# Spell Check



## brittan (May 18, 2007)

I'm shure that ther wuz a spell chek funcshun when tiping a post, but it's disapiered.

I cant find any relevant setting in Profile.

Has it just gone AWOL?


----------



## mighTy Tee (Jul 10, 2002)

Brian,

mi spil chicker iz inkluded wivin mi bwozer (Firefox add-on)

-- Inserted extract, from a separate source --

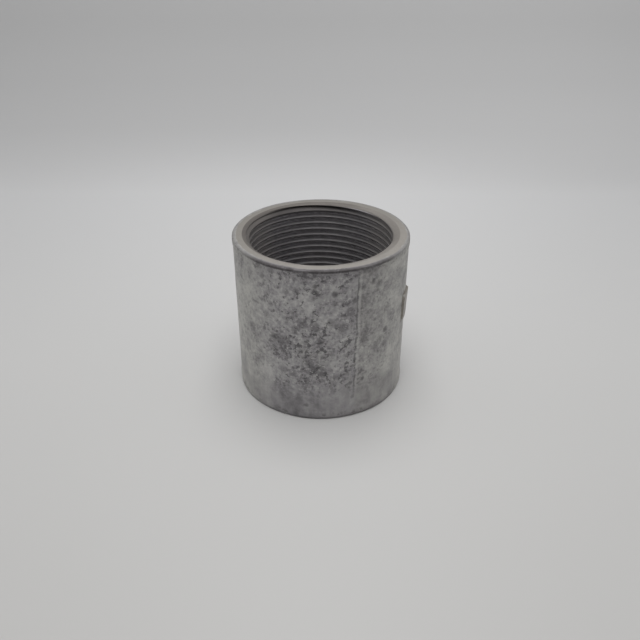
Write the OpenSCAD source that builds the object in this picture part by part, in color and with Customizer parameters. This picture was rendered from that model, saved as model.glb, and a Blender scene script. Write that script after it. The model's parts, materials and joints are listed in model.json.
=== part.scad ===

I cant say I have ever seen a spell checker on this or any other forum


----------



## brittan (May 18, 2007)

I'm using Firefox too Richard. Just had a look in Tools/Options/Advanced and the option for 'check my spelling as I type' is ticked. 
What Add-on are you using?


----------



## TTFAdmin (Feb 1, 2012)

Spell check is a browser function, not a forum function. Using chrome here, and it tells me when I type wrong.

Kevin


----------



## brittan (May 18, 2007)

Thanks.

Hmmm, maybe time for a browser change.


----------



## mighTy Tee (Jul 10, 2002)

Hi Brian

Add on I use is "British English Dictionary (updated) v1.19.6"

Hope this helps

Richard


----------



## brittan (May 18, 2007)

Thanks Richard, BED installed and working. 

Browser change postponed - for now.


----------